# PROBLEM STATEMENT
Lift out, unaltered, the lines of the material below between the line holding "- liner_bottom_z, mode=Mode.SUBTRACT)" and the line holding "zip(*points))), Vector(map(max, zip(*points)))", counting both.

# DATA EXTRACT
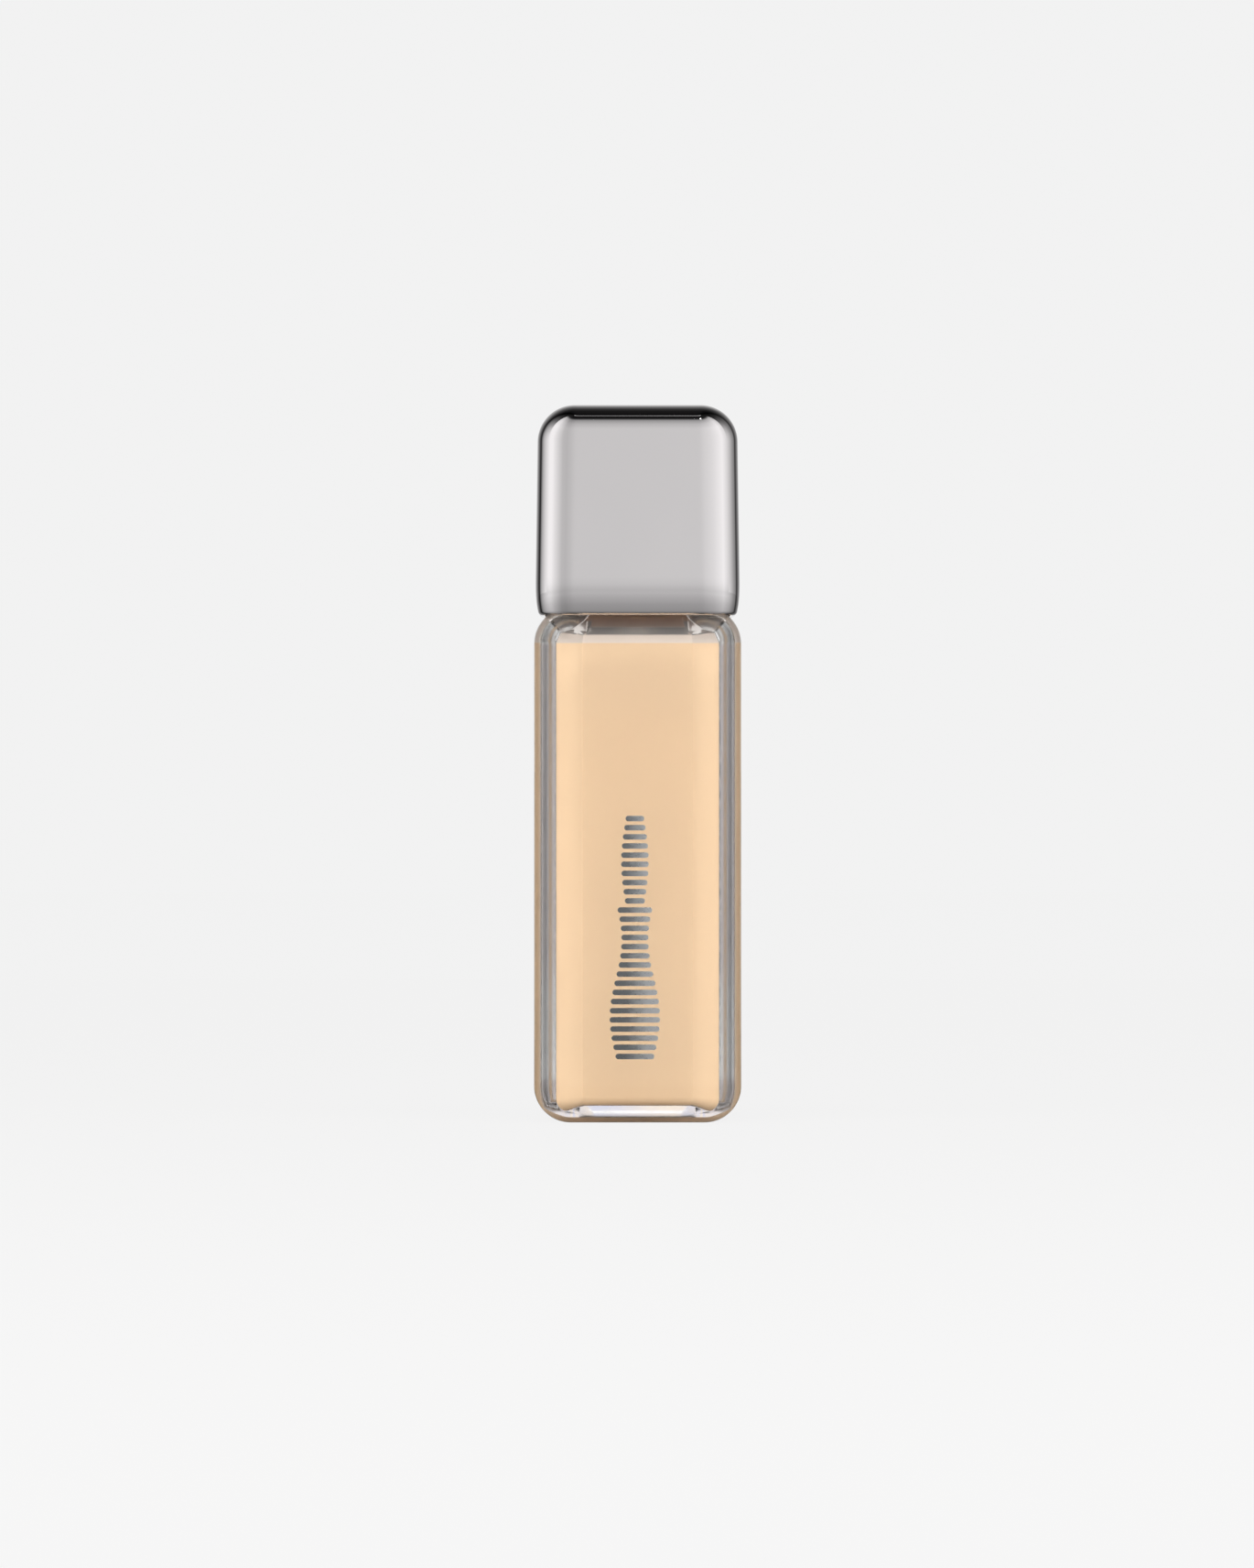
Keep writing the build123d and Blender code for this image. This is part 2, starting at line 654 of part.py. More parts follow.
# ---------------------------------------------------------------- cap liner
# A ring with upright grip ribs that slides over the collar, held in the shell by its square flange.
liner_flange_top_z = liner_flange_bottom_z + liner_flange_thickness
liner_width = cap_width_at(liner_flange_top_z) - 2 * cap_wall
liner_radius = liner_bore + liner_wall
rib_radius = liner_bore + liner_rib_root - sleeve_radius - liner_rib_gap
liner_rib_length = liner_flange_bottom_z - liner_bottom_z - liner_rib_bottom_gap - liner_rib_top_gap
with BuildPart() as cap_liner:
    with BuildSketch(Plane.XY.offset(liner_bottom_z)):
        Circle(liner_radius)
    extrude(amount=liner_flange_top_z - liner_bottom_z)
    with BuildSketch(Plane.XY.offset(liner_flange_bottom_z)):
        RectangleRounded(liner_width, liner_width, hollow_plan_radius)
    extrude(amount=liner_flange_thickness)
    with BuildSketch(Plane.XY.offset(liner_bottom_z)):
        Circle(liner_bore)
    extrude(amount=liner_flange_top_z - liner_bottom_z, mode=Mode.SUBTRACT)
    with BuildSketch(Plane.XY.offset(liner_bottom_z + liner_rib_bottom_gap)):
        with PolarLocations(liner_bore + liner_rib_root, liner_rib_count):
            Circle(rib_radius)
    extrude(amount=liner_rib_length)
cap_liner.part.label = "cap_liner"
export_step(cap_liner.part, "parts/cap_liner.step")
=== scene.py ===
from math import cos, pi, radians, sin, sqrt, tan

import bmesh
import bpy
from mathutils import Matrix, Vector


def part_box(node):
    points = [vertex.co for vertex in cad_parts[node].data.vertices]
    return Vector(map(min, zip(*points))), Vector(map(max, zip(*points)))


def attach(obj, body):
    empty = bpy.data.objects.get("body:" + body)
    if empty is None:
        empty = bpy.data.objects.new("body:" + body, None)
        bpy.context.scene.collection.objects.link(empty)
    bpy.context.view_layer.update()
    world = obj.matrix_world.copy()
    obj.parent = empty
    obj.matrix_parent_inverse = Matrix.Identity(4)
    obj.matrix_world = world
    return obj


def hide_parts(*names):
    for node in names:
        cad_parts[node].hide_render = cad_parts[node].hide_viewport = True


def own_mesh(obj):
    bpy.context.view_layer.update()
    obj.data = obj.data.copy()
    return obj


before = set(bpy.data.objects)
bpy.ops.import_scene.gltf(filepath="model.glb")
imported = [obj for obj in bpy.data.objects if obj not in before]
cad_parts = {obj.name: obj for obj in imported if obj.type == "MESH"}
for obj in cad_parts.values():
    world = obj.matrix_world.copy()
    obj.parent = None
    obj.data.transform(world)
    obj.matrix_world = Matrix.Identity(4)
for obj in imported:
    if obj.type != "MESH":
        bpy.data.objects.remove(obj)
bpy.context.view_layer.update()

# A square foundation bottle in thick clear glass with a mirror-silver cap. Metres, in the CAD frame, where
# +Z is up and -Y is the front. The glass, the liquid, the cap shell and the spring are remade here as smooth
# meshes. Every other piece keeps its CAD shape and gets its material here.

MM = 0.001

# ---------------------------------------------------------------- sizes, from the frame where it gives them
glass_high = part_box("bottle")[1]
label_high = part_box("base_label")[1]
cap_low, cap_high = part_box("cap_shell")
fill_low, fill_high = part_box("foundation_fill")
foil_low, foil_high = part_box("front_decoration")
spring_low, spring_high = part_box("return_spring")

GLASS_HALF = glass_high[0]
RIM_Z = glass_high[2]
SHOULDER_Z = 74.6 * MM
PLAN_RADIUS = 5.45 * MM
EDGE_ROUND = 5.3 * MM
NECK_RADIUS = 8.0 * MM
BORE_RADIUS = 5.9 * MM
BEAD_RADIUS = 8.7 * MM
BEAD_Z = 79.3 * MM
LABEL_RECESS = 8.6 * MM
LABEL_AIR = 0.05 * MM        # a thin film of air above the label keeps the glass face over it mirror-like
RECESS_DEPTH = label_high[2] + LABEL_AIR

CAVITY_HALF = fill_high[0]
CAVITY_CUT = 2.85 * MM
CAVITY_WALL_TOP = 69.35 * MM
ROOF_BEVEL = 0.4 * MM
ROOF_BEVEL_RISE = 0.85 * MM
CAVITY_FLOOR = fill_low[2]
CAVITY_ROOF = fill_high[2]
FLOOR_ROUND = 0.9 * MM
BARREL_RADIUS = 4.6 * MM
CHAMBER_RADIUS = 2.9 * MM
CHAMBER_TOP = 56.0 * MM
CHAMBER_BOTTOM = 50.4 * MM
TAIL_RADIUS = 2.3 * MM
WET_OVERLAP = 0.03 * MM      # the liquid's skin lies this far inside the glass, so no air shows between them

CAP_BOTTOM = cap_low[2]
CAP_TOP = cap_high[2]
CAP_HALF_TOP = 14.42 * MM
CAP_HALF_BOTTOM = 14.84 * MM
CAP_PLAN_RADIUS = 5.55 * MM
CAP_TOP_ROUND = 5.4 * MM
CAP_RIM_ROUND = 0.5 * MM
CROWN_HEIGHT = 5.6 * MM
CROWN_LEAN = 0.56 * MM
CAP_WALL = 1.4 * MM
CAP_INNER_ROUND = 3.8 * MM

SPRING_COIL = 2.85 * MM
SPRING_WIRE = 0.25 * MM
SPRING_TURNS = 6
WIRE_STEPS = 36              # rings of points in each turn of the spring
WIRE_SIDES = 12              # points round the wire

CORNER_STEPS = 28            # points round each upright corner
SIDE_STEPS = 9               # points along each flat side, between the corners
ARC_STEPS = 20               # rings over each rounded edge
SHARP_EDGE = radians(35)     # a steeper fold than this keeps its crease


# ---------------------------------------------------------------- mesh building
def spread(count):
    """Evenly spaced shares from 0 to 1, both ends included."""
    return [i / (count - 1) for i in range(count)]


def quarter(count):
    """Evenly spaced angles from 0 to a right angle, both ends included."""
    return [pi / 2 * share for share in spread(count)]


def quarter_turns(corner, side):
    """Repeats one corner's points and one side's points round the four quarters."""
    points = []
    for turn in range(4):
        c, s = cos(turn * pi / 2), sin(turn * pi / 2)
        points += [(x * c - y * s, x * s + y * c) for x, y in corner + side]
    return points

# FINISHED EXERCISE
    extrude(amount=liner_flange_top_z - liner_bottom_z, mode=Mode.SUBTRACT)
    with BuildSketch(Plane.XY.offset(liner_bottom_z + liner_rib_bottom_gap)):
        with PolarLocations(liner_bore + liner_rib_root, liner_rib_count):
            Circle(rib_radius)
    extrude(amount=liner_rib_length)
cap_liner.part.label = "cap_liner"
export_step(cap_liner.part, "parts/cap_liner.step")
=== scene.py ===
from math import cos, pi, radians, sin, sqrt, tan

import bmesh
import bpy
from mathutils import Matrix, Vector


def part_box(node):
    points = [vertex.co for vertex in cad_parts[node].data.vertices]
    return Vector(map(min, zip(*points))), Vector(map(max, zip(*points)))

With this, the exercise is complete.